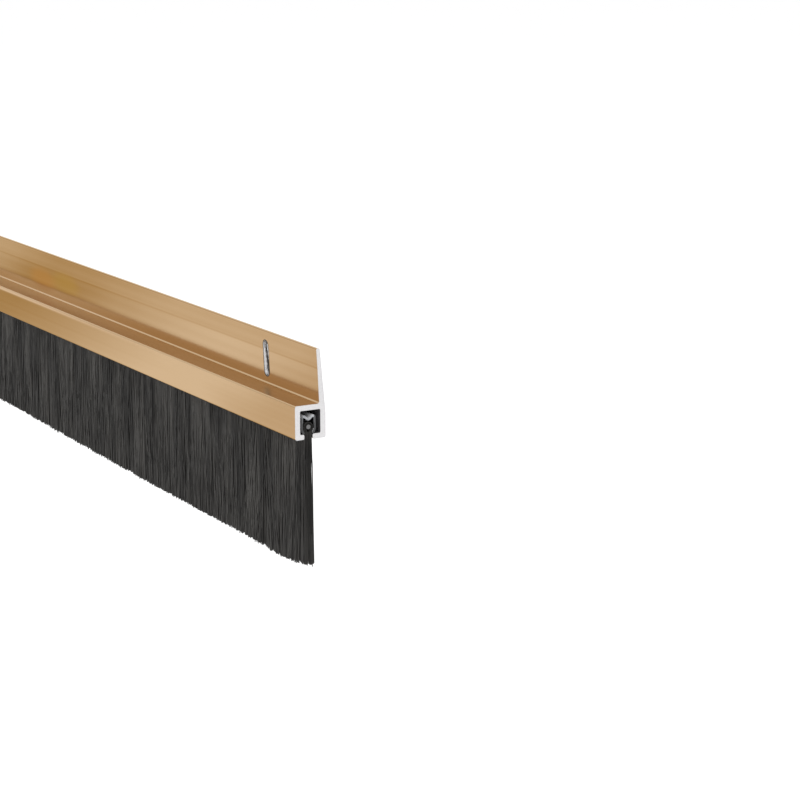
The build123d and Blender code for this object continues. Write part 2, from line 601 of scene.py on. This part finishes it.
def thread(tree, count, steps, place, radius, values):
    """Tubes through places that are worked out from each point's number."""
    index = tree.add("GeometryNodeInputIndex").out()
    points = tree.add("GeometryNodePoints", {}, {"Count": count * steps, "Position": place}).out()
    for name, value in values.items():
        points = tree.keep(points, name, value)
    inputs = {"Points": points, "Curve Group ID": (index / steps).floor(), "Weight": index}
    curves = tree.add("GeometryNodePointsToCurves", {}, inputs).out()
    ring = tree.add("GeometryNodeCurvePrimitiveCircle", {}, {"Resolution": SIDES, "Radius": radius}).out()
    side = tree.add("GeometryNodeInputIndex").out() / SIDES
    ring = tree.keep(ring, "side", side)
    inputs = {"Curve": curves, "Profile Curve": ring, "Fill Caps": True}
    return tree.add("GeometryNodeCurveToMesh", {}, inputs).out()


def lay_out(tree, mesh):
    """Spreads every tube on a map of the brush: across it by its root, and down it by its length."""
    u = 0.01 + 0.97 * tree.kept("across") + 0.006 * tree.kept("side")
    v = 0.99 - 0.97 * tree.kept("along") - 0.006 * tree.kept("side")
    return tree.keep(mesh, "OFBake", tree.vector(u, v, 0), "FLOAT2", "CORNER")


def make_bristle_tree():
    tree = Growth("bristles", {
        "Centre": ("NodeSocketFloat", 0.0),
        "Length": ("NodeSocketFloat", 0.05),
        "Brush half": ("NodeSocketFloat", 0.4),
        "Middle": ("NodeSocketFloat", 0.0),
        "Root level": ("NodeSocketFloat", 0.0),
        "Mouth level": ("NodeSocketFloat", 0.0),
        "Tip level": ("NodeSocketFloat", -0.025),
        "Neck": ("NodeSocketFloat", 0.0015),
        "Flare": ("NodeSocketFloat", 0.0012),
        "Count": ("NodeSocketInt", 1600),
        "Radius": ("NodeSocketFloat", 0.0001),
        "Seed": ("NodeSocketInt", 1),
        "Material": ("NodeSocketMaterial", None),
    })
    index = tree.add("GeometryNodeInputIndex").out()
    number = (index / STEPS).floor()
    step = index - number * STEPS
    along = step / (STEPS - 1)
    free = ((step - 1) / (STEPS - 2)).at_least(0)
    chance = [tree.random(number, salt) for salt in range(8)]

    across = (number + chance[0]) / tree["Count"]
    root_x = (tree["Centre"] + (across - 0.5) * tree["Length"]) * CROWDING
    packed = number * GOLDEN_STEP
    spread = (packed - packed.floor() - 0.5) * 0.9 + (chance[1] - 0.5) * 0.1
    from_end = tree["Brush half"] - abs(root_x)

    clump = tree.noise(tree.vector(root_x * 210, 0, 0), detail=1) - 0.5
    tuft = tree.noise(tree.vector(root_x * 900, 5, 0), detail=1) - 0.5
    sway = tree.noise(tree.vector(root_x * 160, 9, 0), detail=1) - 0.5
    trim = tree.noise(tree.vector(root_x * 1300, 13, 0), detail=2) - 0.5

    extra = ((from_end - 42 * MM) * (2 * pi / SWELL_LENGTH)).cosine() * SWELL - 0.45 * MM
    long_tuft = tree.ramp(from_end, 2 * MM, 7 * MM) * (1 - tree.ramp(from_end, 12 * MM, 26 * MM))
    rounding = 1 - tree.ramp(from_end, 0.0, 4 * MM)
    extra = extra + 0.5 * MM * long_tuft - 0.2 * MM * rounding
    extra = extra + trim * 1.4 * MM + (chance[2] - 0.5) * 0.4 * MM + chance[3] ** 18 * 0.4 * MM
    bottom = tree["Tip level"] - extra
    hidden = tree["Root level"] - tree["Mouth level"]
    z = tree["Mouth level"] - free * (tree["Mouth level"] - bottom) + (step < 0.5) * hidden

    stray = (chance[7] > 1 - SHARE_OF_STRAYS) * (chance[6] - 0.5) * STRAY_LEAN
    lean = clump * CLUMP_LEAN + tuft * TUFT_LEAN + (chance[4] - 0.5) * OWN_LEAN + stray
    wave = (free * pi * (1 + chance[6])).sine() * (chance[5] - 0.5) * 0.7 * MM
    x = root_x + lean * free + wave
    end = tree["Brush half"] - chance[7] * 0.05 * MM
    x = x.at_most(end).at_least(0 - end)
    depth = sway * 0.8 * MM + (chance[6] - 0.5) * 0.2 * MM
    y = tree["Middle"] + spread * (tree["Neck"] + tree["Flare"] * free ** 0.7) + depth * free * free

    values = {"across": across, "along": along}
    mesh = thread(tree, tree["Count"], STEPS, tree.vector(x, y, z), tree["Radius"], values)
    return tree.end(lay_out(tree, mesh))


bristle_tree = make_bristle_tree()
print("bristle tree:", len(bristle_tree.nodes), "nodes")

# %% [markdown]
# Each CAD bank gets its own piece.

# %% Grow the banks
FILAMENT_RADIUS = 0.11 * MM
FILAMENTS_PER_MM = 46
ROOT_DROP = 0.9 * MM  # the filaments start this far below the middle of the wire
bank_pitch = 2 * half_length / len(banks)

for number, bank in enumerate(banks):
    low, high = bank_boxes[bank]
    bristles = grow("bristles_" + bank[-2:], bristle_tree, {
        "Centre": (low.x + high.x) / 2,
        "Length": bank_pitch,
        "Brush half": half_length,
        "Middle": brush_middle,
        "Root level": wire_middle.z - ROOT_DROP,
        "Mouth level": underside,
        "Tip level": tip_level,
        "Neck": 1.6 * MM,
        "Flare": 0.55 * MM,
        "Count": round(bank_pitch / MM * FILAMENTS_PER_MM),
        "Radius": FILAMENT_RADIUS,
        "Seed": 100 + 20 * number,
        "Material": black_filament,
    })
    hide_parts(bank)
    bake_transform(bristles)
    if number == 0:
        print(bristles.name, "has", len(bristles.data.polygons), "faces")

# %% [markdown]
# Inside the backing every bristle is folded over the wire, and the fold shows at the two cut ends. The
# same way of threading points makes the folds: each one comes up from the neck, round the wire and down
# again. Most of them stand close to the ends, where they can be seen.

# %% The folds
FOLD_STEPS = 9
FOLD_TURN = radians(300)  # how far a fold goes round the wire
FOOT_RISE = 0.6 * MM  # a fold's feet stop this far above the mouth


def make_fold_tree():
    tree = Growth("folds", {
        "Brush half": ("NodeSocketFloat", 0.4),
        "Middle": ("NodeSocketFloat", 0.0),
        "Wire level": ("NodeSocketFloat", 0.0),
        "Foot level": ("NodeSocketFloat", -0.001),
        "Inner": ("NodeSocketFloat", 0.0005),
        "Outer": ("NodeSocketFloat", 0.001),
        "Neck": ("NodeSocketFloat", 0.0013),
        "Count": ("NodeSocketInt", 2400),
        "Radius": ("NodeSocketFloat", 0.0001),
        "Seed": ("NodeSocketInt", 1),
        "Material": ("NodeSocketMaterial", None),
    })
    index = tree.add("GeometryNodeInputIndex").out()
    number = (index / FOLD_STEPS).floor()
    step = index - number * FOLD_STEPS
    along = step / (FOLD_STEPS - 1)
    chance = [tree.random(number, salt) for salt in range(4)]

    across = (number + chance[0]) / tree["Count"]
    side = across * 2 - 1
    crowded = 1 - (1 - abs(side)) ** 3
    direction = tree.add("ShaderNodeMath", {"operation": "SIGN"}, {0: side}).out()
    x = direction * crowded * (tree["Brush half"] - 0.1 * MM)

    reach = tree["Inner"] + chance[1] * (tree["Outer"] - tree["Inner"])
    turn = (0.5 - along) * FOLD_TURN + pi / 2
    is_foot = (abs(along - 0.5) > 0.45) * 1
    foot_y = (along - 0.5) * tree["Neck"] * (0.3 + 0.7 * chance[2])
    y = tree["Middle"] + (1 - is_foot) * turn.cosine() * reach + is_foot * foot_y
    arc_z = tree["Wire level"] + turn.sine() * reach
    z = (1 - is_foot) * arc_z + is_foot * tree["Foot level"]
    values = {"across": across, "along": along}
    mesh = thread(tree, tree["Count"], FOLD_STEPS, tree.vector(x, y, z), tree["Radius"], values)
    return tree.end(lay_out(tree, mesh))


wire_radius = (wire_high.y - wire_low.y) / 2
fold_radius = (roots_high.y - roots_low.y) / 2
folds = grow("bristle_folds", make_fold_tree(), {
    "Brush half": half_length,
    "Middle": brush_middle,
    "Wire level": wire_middle.z,
    "Foot level": underside + FOOT_RISE,
    "Inner": wire_radius + FILAMENT_RADIUS,
    "Outer": fold_radius - FILAMENT_RADIUS,
    "Neck": 1.25 * MM,
    "Count": 2400,
    "Radius": FILAMENT_RADIUS,
    "Seed": 7,
    "Material": black_filament,
})
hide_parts("bristle_roots")
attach(folds, "strip_brush")
print(folds.name, "has", len(folds.data.polygons), "faces")

# %% [markdown]
# ## Burrs
#
# Saws and punches push up a thin, uneven lip of bare metal. It runs along every cut edge, and the
# extrusion's own corners are all rounded, so the sharp edges of the CAD mesh are exactly the cut ones. The
# tree picks them by their angle and runs a fine wire of changing thickness along them. At the back of a
# slot the wire is flattened and thick on one side, like a lip that the punch tore over. Round the slots the
# wires are dark, as painted shade; only the burrs of the sawn ends are bare metal.

# %% Cut edges
FIN = 0.25  # a burr torn over to one side is this thick for its width
SHARP = radians(50)
slot_pitch = abs(slots[0]["pos_m"][0]) / (len(slots) // 2)


def make_burr_tree():
    tree = Growth("burrs", {
        "Part": ("NodeSocketObject", None),
        "Inner end": ("NodeSocketFloat", 0.0),
        "Outer end": ("NodeSocketFloat", 1.0),
        "Front": ("NodeSocketFloat", -1.0),
        "Back": ("NodeSocketFloat", 1.0),
        "Radius": ("NodeSocketFloat", 0.00006),
        "One side": ("NodeSocketFloat", 0.0),
        "Spacing": ("NodeSocketFloat", 0.0003),
        "Material": ("NodeSocketMaterial", None),
    })
    part = tree.add("GeometryNodeObjectInfo", {}, {"Object": tree["Part"]}).out("Geometry")
    welded = tree.add("GeometryNodeMergeByDistance", {}, {"Geometry": part, "Distance": 0.002 * MM}).out()
    place = tree.add("GeometryNodeInputPosition").out()
    x, y, _ = tree.split(place)
    sharp = tree.add("GeometryNodeInputMeshEdgeAngle").out(0) > SHARP
    wanted = sharp * (abs(x) > tree["Inner end"]) * (abs(x) < tree["Outer end"])
    wanted = wanted * (y > tree["Front"]) * (y < tree["Back"])
    edges = tree.add("GeometryNodeMeshToCurve", {}, {"Mesh": welded, "Selection": wanted}).out()
    inputs = {"Curve": edges, "Length": tree["Spacing"]}
    lines = tree.add("GeometryNodeResampleCurve", {"mode": "LENGTH"}, inputs).out()
    ragged = tree.noise(place, scale=1800, detail=2)
    in_slot = x - (x / slot_pitch + 0.5).floor() * slot_pitch
    near_side = (1 - tree["One side"]) + tree["One side"] * (0.2 + 0.8 * (in_slot < -0.5 * MM))
    size = near_side * (0.35 + 1.1 * tree.ramp(ragged, 0.35, 0.7))
    lines = tree.add("GeometryNodeSetCurveRadius", {}, {"Curve": lines, "Radius": size}).out()
    half_thick = tree["Radius"] * FIN
    inward = tree.vector(tree["Radius"] * size * near_side, 0 - half_thick * size, 0)
    inputs = {"Geometry": lines, "Offset": inward, "Selection": tree["One side"] > 0.5}
    lines = tree.add("GeometryNodeSetPosition", {}, inputs).out()
    lines = tree.keep(lines, "depth", tree.split(tree.add("GeometryNodeInputPosition").out())[1])
    ring = tree.add("GeometryNodeCurvePrimitiveCircle", {}, {"Resolution": 6, "Radius": tree["Radius"]}).out()
    mesh = tree.add("GeometryNodeCurveToMesh", {}, {"Curve": lines, "Profile Curve": ring}).out()
    flat = tree.vector(0, (tree.kept("depth") - y) * (1 - FIN), 0)
    inputs = {"Geometry": mesh, "Offset": flat, "Selection": tree["One side"] > 0.5}
    return tree.end(tree.add("GeometryNodeSetPosition", {}, inputs).out())


def make_bare_metal(name, dark, light):
    finish = Finish(name)
    place = finish.add("ShaderNodeTexCoord").out("Object")
    speck = finish.noise(place, scale=4000, detail=2)
    return finish.set(
        Base_Color=finish.blend(speck, dark, light),
        Metallic=1.0,
        Roughness=0.3 + 0.2 * speck,
        Normal=finish.bump(speck, 0.01 * MM),
    )


burr_tree = make_burr_tree()
bare_metal = make_bare_metal("bare_aluminium", (0.55, 0.55, 0.56), (0.82, 0.81, 0.82))
# Painted shade: this dark metal stands for the shade in and round the slots.
shade_dark_metal = make_bare_metal("shade_dark_aluminium", (0.02, 0.018, 0.016), (0.13, 0.12, 0.11))
END_ZONE = half_length - 1 * MM
FLANGE_MIDDLE = -1.05 * MM  # between the flange's two faces, along the slots
BURRS = (
    ("saw_burrs", (END_ZONE, 1.0), (-1.0, 1.0), 0.045 * MM, 0.0, bare_metal),
    # The slots' front rims and the fins at their backs are dark as painted shade.
    ("slot_rims", (0.0, END_ZONE), (-1.0, FLANGE_MIDDLE), 0.055 * MM, 0.0, shade_dark_metal),
    ("slot_burrs", (0.0, END_ZONE), (FLANGE_MIDDLE, 1.0), 0.27 * MM, 1.0, shade_dark_metal),
)
for name, ends, depths, radius, one_side, material in BURRS:
    burrs = grow(name, burr_tree, {
        "Part": frame["nodes"]["carrier"],
        "Inner end": ends[0],
        "Outer end": ends[1],
        "Front": depths[0],
        "Back": depths[1],
        "Radius": radius,
        "One side": one_side,
        "Spacing": 0.25 * MM,
        "Material": material,
    })
    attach(burrs, "carrier")
    print(name, "has", len(burrs.data.polygons), "faces")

**WRITTEN INSTRUCTION**
Note how many lines in the material hold the word "this", and give that number with nothing added.

**REPLY TO THE TASK**
5